Over the past two decades, studies at Vanderbilt University Medical Center by pulmonary and critical care specialist Wes Ely, M.D., and colleagues have drawn attention to the long-term health impacts of ICU delirium. The resulting body of evidence has come to inform critical care guidelines endorsed by medical societies in several countries. Now, Ely and team are designing tools for hospital EHR systems to improve prevention and management of delirium within intensive care.
One of the nation’s largest health information technology companies, Epic Systems Corporation, has released an update that aims to prevent ICU delirium and improve patient outcomes. Ely and his team assisted Epic with the update.
“New support from a major EHR company like Epic means that fewer patients stand to undergo ICU delirium and its harrowing consequences,” said Ely, who is also professor of medicine and co-director of the Critical Illness, Brain Dysfunction, and Survivorship Center at Vanderbilt.
Whole Person Approach
Ely served as the principal investigator for a project sponsored by the Society of Critical Care Medicine to improve patient outcomes in U.S. hospitals using a clinical protocol called the ICU Liberation Bundle, also known as ABCDEF. This protocol is the basis for the Epic software update.
The protocol includes well-calibrated pain management with prompt discontinuation of analgesics and sedatives, daily spontaneous awakening trials, daily spontaneous breathing trials, delirium assessments throughout the day, early mobility and exercise, and family engagement. Protocol checklists and other tools are publicly available for download.
“What this bundle does is stop people from just looking at one organ at a time.”
“What this bundle does is stop people from just looking at one organ at a time,” Ely said. “It takes the overall person and says, ‘This is a whole human being and we’re going to pay attention to how their brain is working, and their liver and lungs and kidneys, all at once.’ It makes us take a step back and help people avoid injury that might otherwise occur in intensive care.”

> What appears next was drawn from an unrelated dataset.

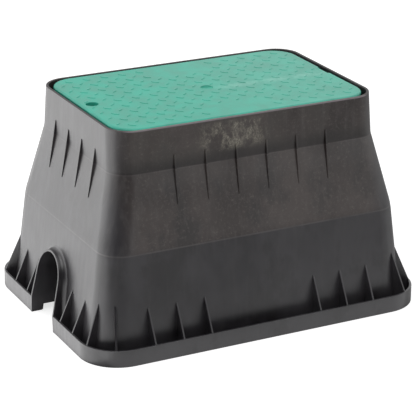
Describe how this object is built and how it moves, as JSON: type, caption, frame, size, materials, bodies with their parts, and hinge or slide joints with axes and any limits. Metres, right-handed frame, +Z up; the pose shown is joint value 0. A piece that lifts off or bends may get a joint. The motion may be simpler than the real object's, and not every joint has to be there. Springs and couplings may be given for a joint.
{
  "type": "irrigation valve box",
  "caption": "Rectangular in-ground valve box: tapered ribbed body open below, arched pipe slots in its ends, drop-in bolt-down tread lid.",
  "frame": {"origin": "centre of the base, on the ground plane", "axes": "+Z up, +X along the length towards the end with the lid's lifting notch, -X the end with the lock bolt"},
  "size_m": [0.501, 0.369, 0.3012],
  "materials": {
    "body_plastic": "satin moulded polyethylene, dark grey",
    "lid_plastic": "satin moulded polyethylene, irrigation green",
    "bolt_steel": "satin stainless steel",
    "ring_steel": "spring steel",
    "insert_brass": "turned brass"
  },
  "bodies": {
    "box": {"box_body": "body_plastic", "threaded_insert": "insert_brass"},
    "lid": {"lid": "lid_plastic", "bolt_washer": "bolt_steel"},
    "bolt": {"lock_bolt": "bolt_steel", "retaining_ring": "ring_steel"}
  },
  "joints": [
    {"name": "lid_lift", "type": "slide", "parent": "box", "child": "lid", "axis": [0, 0, 1], "range_m": [0, 0.15]},
    {"name": "bolt_turn", "type": "hinge", "parent": "lid", "child": "bolt", "pos_m": [-0.1705, 0, 0.28], "axis": [0, 0, 1], "continuous": true}
  ]
}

The new EHR build allows streamlined implementation and better compliance, Ely said, “which, according to more than 20,000 patients worth of data we’ve published, yields less time on the ventilator, shorter ICU stays, reduced costs and improved survival.”
The system update and associated ICU workflows – involving nurses, pharmacists, physicians, physical therapists, occupational therapists, respiratory therapists and family members – are in use at Vanderbilt and other centers that assisted Epic with the update.
“The implications for patient outcomes are stark, and so is the improvement opportunity,” said Kevin Johnson, M.D., professor and chair of the Department of Biomedical Informatics. “We’re very pleased that our colleagues at Epic have fully embraced this opportunity to promote new workflows in the ICU.”
Collaborating on Design
Epic developers, led by Jeff Wolanin, worked closely with Ely’s team both to design what the workflows would look like in Epic and to craft recommendations to help hospitals operationalize the protocol in the ICU.
Other collaborators on the update included Vanderbilt pharmacist Joanna Stollings, Pharm.D., medical ICU nurse Charlotte Garwood, R.N., and colleagues from the University of Colorado, the University of California San Francisco and California-based Sutter Health.
With Epic’s next software release in February, the ICU Liberation Bundle will become a standard part of the company’s EHR system, and it is now available as an add-on. Ely’s team and Epic are now working together on information systems support for ICU patient outcomes monitoring.